In fresh bad news for Telecom Minister A. Raja, the Comptroller and Auditor General (CAG) has concluded the 2G spectrum scam caused a loss of Rs 1.40 lakh crore to the nation.
The amount is double of what even the opposition parties had alleged so far.
In a severe indictment of Raja and his ministry, the CAG’s two draft reports on which the government has to respond in the Supreme Court by October 22, states that the telecom ministry carried out the entire process of spectrum allocation in 2008 in an “arbitrary manner” ignoring advice of other ministries.
“Ignoring the advice of the law ministry and even the Prime Minister, the Telecom decided to go ahead with arbitrarily on 2G spectrum allocation… The finance ministry also had in 2007 questioned the sanctity of continuing with 2001 prices,” states the CAG report.
The issue puts the Centre in an awkward position, since its attempt to keep the CAG away from the scam has failed.
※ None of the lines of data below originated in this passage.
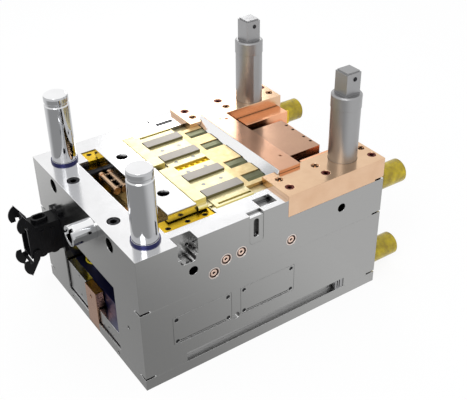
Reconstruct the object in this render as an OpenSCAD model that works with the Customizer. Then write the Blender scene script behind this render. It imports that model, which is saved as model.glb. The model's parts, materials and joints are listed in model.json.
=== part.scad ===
// Moving half of an injection mould with two side slides, an ejector set and four feet.
// X runs along the block toward the feet, Y from the near face to the far face, Z up.
// The origin is the centre of the knock-out bore on the clamping face.

/* [Mould base] */
// length of the block along X
block_l = 600; // [590:2:612]
// width of the block along Y
block_w = 455; // [450:1:462]
// thickness of the clamp plate
clamp_t = 26; // [24:1:32]
// height of the two risers
riser_h = 167; // [163:1:180]
// thickness of the core plate
core_t = 127; // [125:1:135]
// clear width between the risers
window_w = 244; // [240:1:250]
// height of the clamping groove above the clamp plate
groove_h = 24; // [20:1:28]
// depth of the clamping groove
groove_d = 16; // [12:1:20]

/* [Guide pins and posts] */
// diameter of the guide pins
pin_d = 52; // [46:1:54]
// how far the guide pins stand above the core plate
pin_up = 157; // [130:1:170]
// diameter of the square-headed posts
post_d = 64; // [58:1:66]
// how far the round part of a post stands above the core plate
post_up = 160; // [150:1:175]
// side of the square head of a post
head_s = 36; // [32:1:40]
// height of the square head of a post
head_h = 50; // [44:1:54]
// inward travel of the plunger in a square head
plunger_travel = 2; // [1.5:0.5:2.5]

/* [Left slide] */
// length of the slide body along X
slide_l = 64; // [60:1:66]
// how far the top plate of the slide stands above the core plate
slide_up = 19.4; // [18:0.2:22]
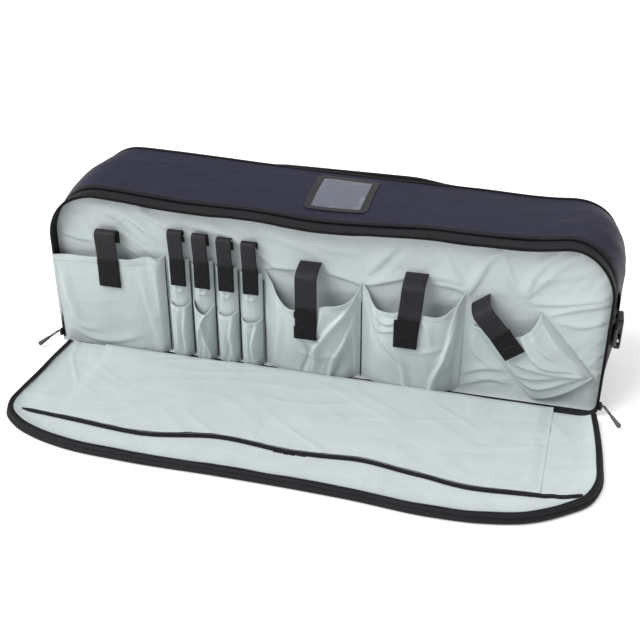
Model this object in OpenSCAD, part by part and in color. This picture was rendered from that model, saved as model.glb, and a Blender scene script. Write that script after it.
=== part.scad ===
// Long soft-sided flight bag: a padded body, an organizer door with eight pockets behind
// its own zip, and a front flap that folds down over a hinge along the bottom edge.
// The origin is the middle of the front edge of the underside: +X along the bag,
// +Y to the back, +Z up. Lengths are in millimetres.

/* [Bag] */
// Length of the bag
bag_l = 910; // [800:10:1000]
// Height of the bag
bag_h = 285; // [270:5:300]
// Depth from the organizer's front edge to the back
bag_d = 208; // [180:2:240]
// Radius of the upper corners
corner_r = 82; // [60:2:90]
// Radius of the lower corners
base_r = 14; // [10:1:14]

/* [Walls] */
// Thickness of the outer fabric with its coating
shell_t = 1.6; // [1.2:0.1:2.4]
// Thickness of the foam padding
foam_t = 6; // [4:0.5:8]
// Thickness of the lining
lining_t = 0.8; // [0.6:0.1:1]

/* [Organizer door] */
// Depth of the door's black side band
band_d = 26; // [24:1:30]
// How far the door's lining lies behind its front edge
recess = 17; // [15:0.5:18]
// Gap between the door and the body that the rear zip closes
zip_gap = 8; // [6:1:10]
// Height of the pockets' rear edge
pocket_h = 192; // [170:2:200]
// How far the large pockets stand in front of the door's edge
bulge = 5; // [2:0.5:6]

/* [Front flap] */
// Thickness of the flap at its rim
flap_t = 22; // [20:1:26]
// Clear height inside the flap's flat pocket
flap_pocket_gap = 5; // [4.6:0.1:5.4]

/* [Webbing] */
// Thickness of the hook-and-loop webbing
web_t = 1.8; // [1.4:0.1:2]
// Width of the wide pocket straps
wide_w = 36; // [30:1:38]
// Width of the narrow pocket straps
narrow_w = 25.4; // [20:0.2:26]
// Length of the carry handle
handle_l = 380; // [300:10:420]

/* [Hidden] */
$fn = 32;

// Clearance between pieces that move past each other
clear = 0.3;
half_l = bag_l / 2;
body_y = band_d + zip_gap;
// Where the straight sides start and end, between the corner arcs
side_low = base_r;
side_high = bag_h - corner_r;

NAVY = [0.16, 0.16, 0.22];
BLACK = [0.09, 0.09, 0.10];
WEB = [0.13, 0.13, 0.14];
LINING = [0.72, 0.76, 0.76];
FOAM = [0.35, 0.36, 0.38];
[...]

In August, the telecom ministry had obtained a controversial opinion from the law ministry, which stated that the CAG and CVC do not have the powers to challenge policy decisions.
With the Supreme Court having sought a response, the Centre will have to explain its position on the powers of the CAG and the CVC.
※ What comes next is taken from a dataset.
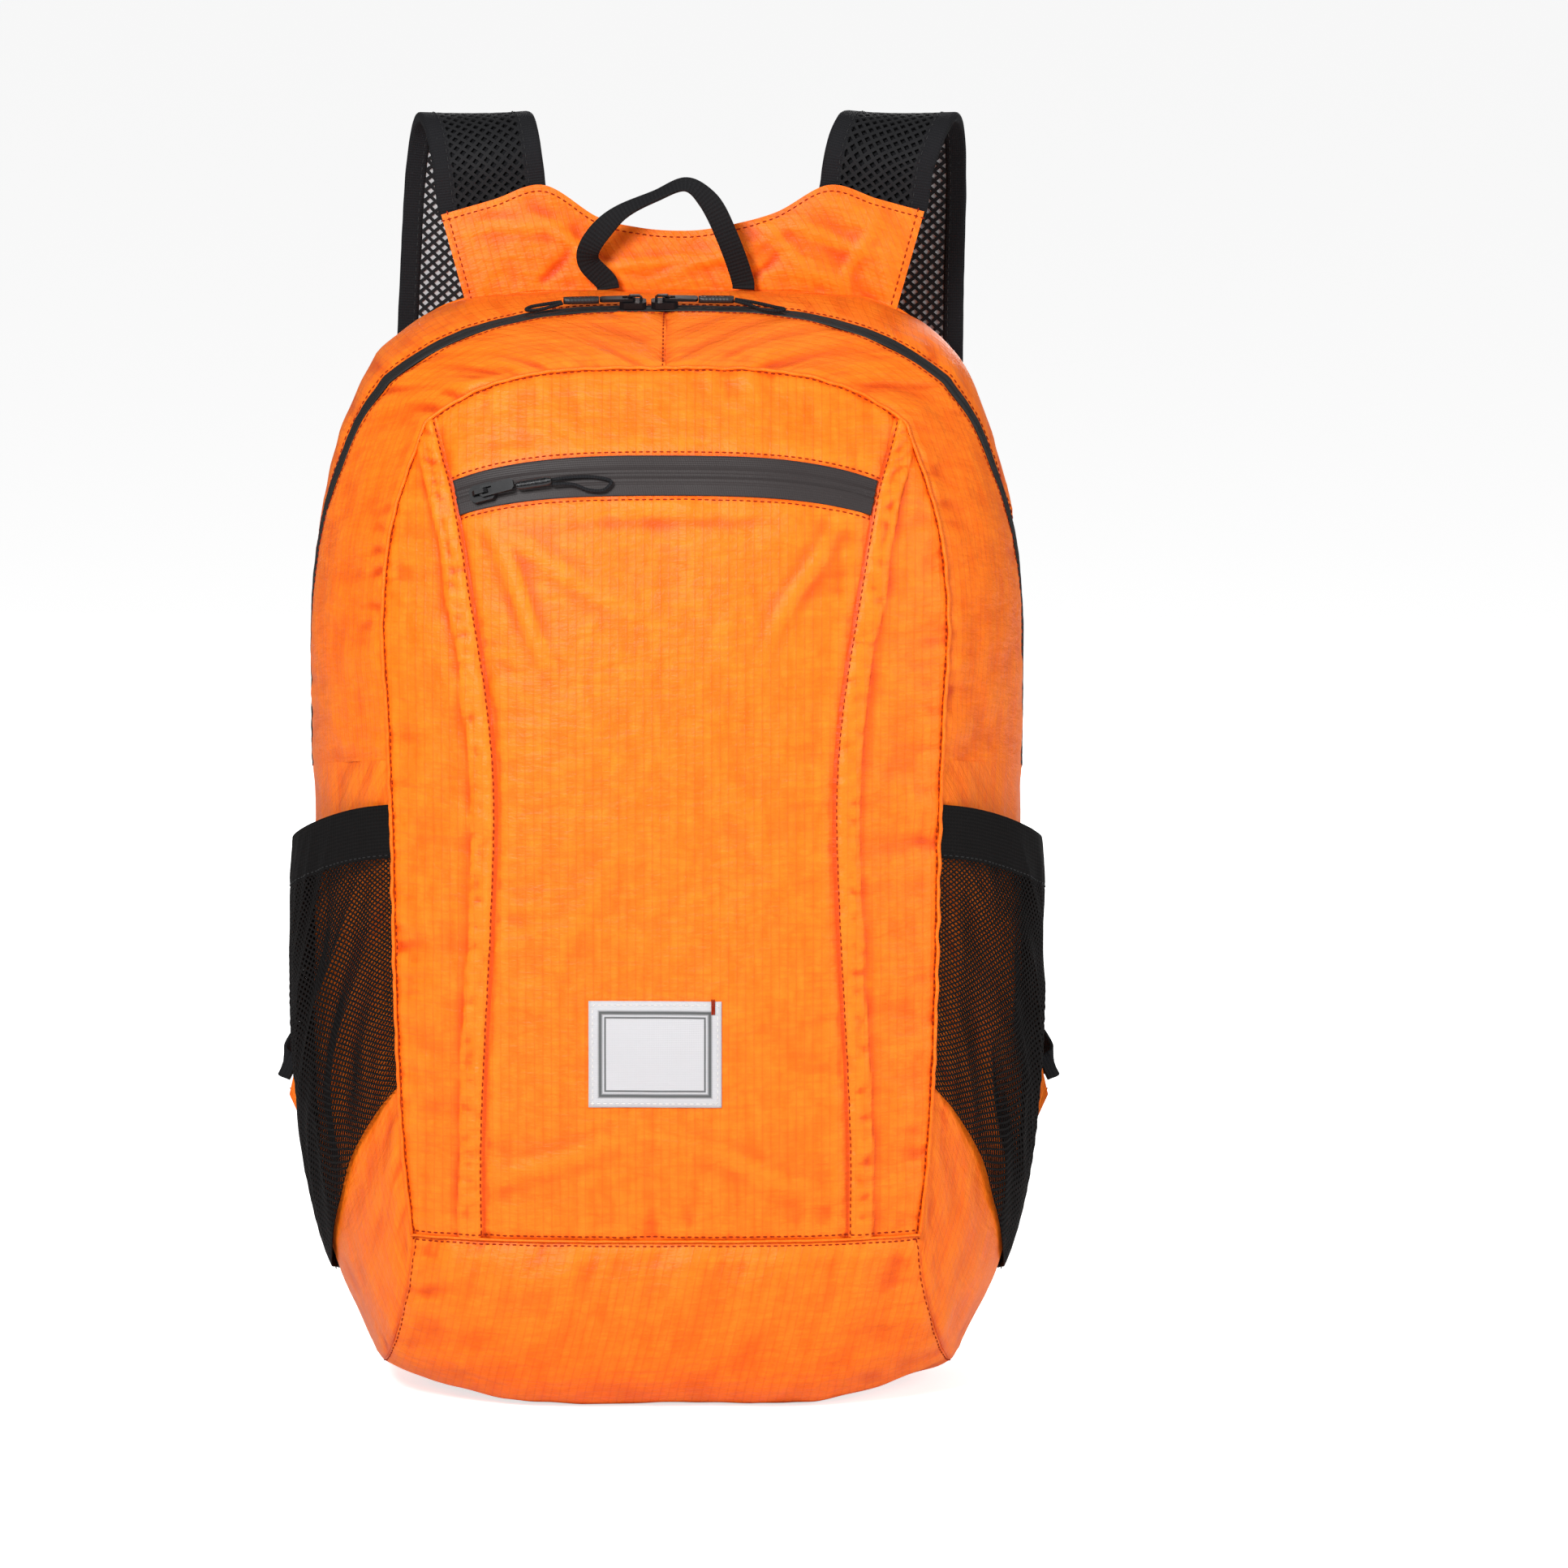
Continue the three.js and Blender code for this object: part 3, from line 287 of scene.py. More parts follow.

The CAG has put the loss by this scam at Rs 1.40 lakh crore. The CPI(M), which was the first to raise the issue, had alleged a Rs 70,000 crore scam. CAG has taken into account the revenue generated by the auction of 3G and BWA (Broadband Wireless Access) earlier this year. These value added services fetched the government Rs 1.08 lakh crore.
“3G and BWA services account for merely eight per cent of the mobile subscribers and look at the revenue generated for the government by their auction, you can imagine what government would have earned had the auction of 2G been allowed,” said a highly placed source.
“The telecom ministry for no apparent and logical or valid reasons ignored the advice of ministries of finance and law, avoided the deliberations of the Telecom Commission to allocate 2G spectrum, a scarce finite national asset,” says the report.
“Despite all agencies having knowledge of scarcity and underpricing of spectrum, the entry fee for issue of licences continued to be pegged at the rates determined in 2001,” it says.
CAG has rejected telecom ministry’s argument that spectrum allocation was done in accordance with the policy laid down by the previous government. “The claim that policy of predecessors was followed is wrong. The Cabinet in 2003 had directed auction for all allotments in future,” the CAG said.